We discussed the food, specifically my less-than-stellar opinion of it like this like it was a serious family problem. They were quite pleased with the meal, I was not. Angel was keen on the fact that I seemed to have an over-active sensitivity to saltiness. I can’t disagree completely, of all the things I’ve ever railed about in all these reviews, too salty is the top of the list, by more than a mile. So keep that in mind. I rarely if ever add salt at the table to anything. If you do add salt to things then understand that my sensitivity is more than yours and adjust my review to that perspective. They thoroughly enjoyed the meal, I simply didn’t.

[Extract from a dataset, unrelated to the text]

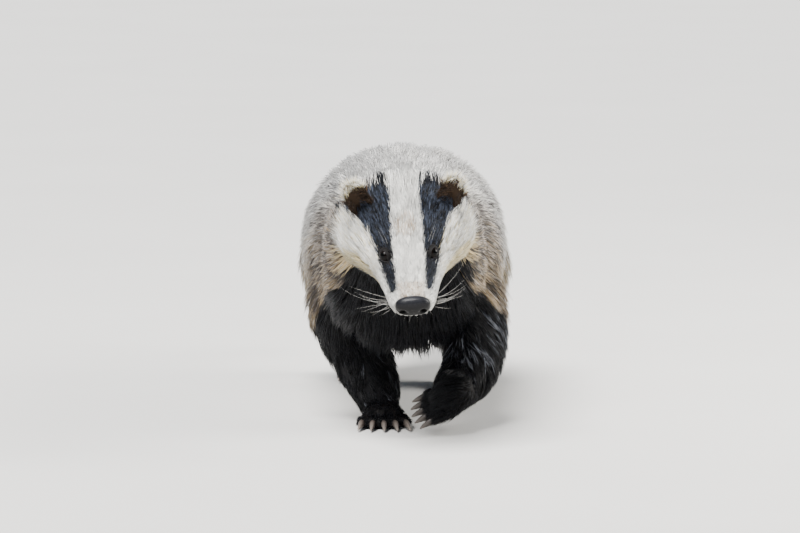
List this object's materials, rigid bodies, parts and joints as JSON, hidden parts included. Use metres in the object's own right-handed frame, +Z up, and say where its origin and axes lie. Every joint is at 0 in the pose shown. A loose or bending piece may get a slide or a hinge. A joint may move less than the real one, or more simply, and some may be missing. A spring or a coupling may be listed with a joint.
{
  "type": "european badger",
  "caption": "Life-size still figure of a walking european badger with striped face, shaggy grey coat and one forepaw lifted.",
  "frame": {"origin": "middle of the bounding box at floor level, under the trunk", "axes": "+Z up, the animal faces -Y, its left side is +X"},
  "size_m": [0.2374, 0.898, 0.272],
  "materials": {
    "coat_white": "short white fur with two black stripes",
    "coat_grey": "long grizzled grey guard hair",
    "coat_black": "short black fur",
    "nose_skin": "moist dark pebbled skin",
    "eye": "wet dark eye",
    "claw_horn": "smooth horn"
  },
  "bodies": {
    "root": {"claw_fore_L_1": "claw_horn", "claw_fore_L_2": "claw_horn", "claw_fore_L_3": "claw_horn", "claw_fore_L_4": "claw_horn", "claw_fore_L_5": "claw_horn", "claw_fore_R_1": "claw_horn", "claw_fore_R_2": "claw_horn", "claw_fore_R_3": "claw_horn", "claw_fore_R_4": "claw_horn", "claw_fore_R_5": "claw_horn", "claw_hind_L_1": "claw_horn", "claw_hind_L_2": "claw_horn", "claw_hind_L_3": "claw_horn", "claw_hind_L_4": "claw_horn", "claw_hind_L_5": "claw_horn", "claw_hind_R_1": "claw_horn", "claw_hind_R_2": "claw_horn", "claw_hind_R_3": "claw_horn", "claw_hind_R_4": "claw_horn", "claw_hind_R_5": "claw_horn", "ear_L": "coat_black", "ear_R": "coat_black", "eye_L": "eye", "eye_R": "eye", "foreleg_L": "coat_black", "foreleg_R": "coat_black", "head": "coat_white", "hindleg_L": "coat_black", "hindleg_R": "coat_black", "neck": "coat_grey", "nose": "nose_skin", "tail": "coat_grey", "torso": "coat_grey"}
  },
  "joints": []
}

Thus the discussion about buffets. If this were a buffet, I could have sampled a little of a dozen or so things, pushed aside the rejects and seconded on the better choices. Perhaps I’m spoiled by buffets. Why this applies to Chinese food and not other styles I’m not sure. I’ve been to several buffets where I didn’t care for one thing or another, but just went with something else and was quite happy.
Then there was the price. Chinese food is almost always a bargain. We can eat at a buffet, or even Lam’s for half what we pay at Ruby Tuesday’s. I can only fairly compare Chinese to Chinese. We had to over-order at Lam’s to get a reasonable variety. Thus the bill came in at over thirty five dollars, nearly ten dollars more than the buffet down the road.
So for me, Lam’s is not worth it. It's only a little better, to me, than the little Chinese restaurant in Hillsboro. You order a dish that isn’t quite to your liking after all, and you’re done. I’m sure many people enjoy Lam’s, Angel and Adam certainly do. But if it is ever up to me to choose a Chinese place, it will be a buffet, almost any buffet.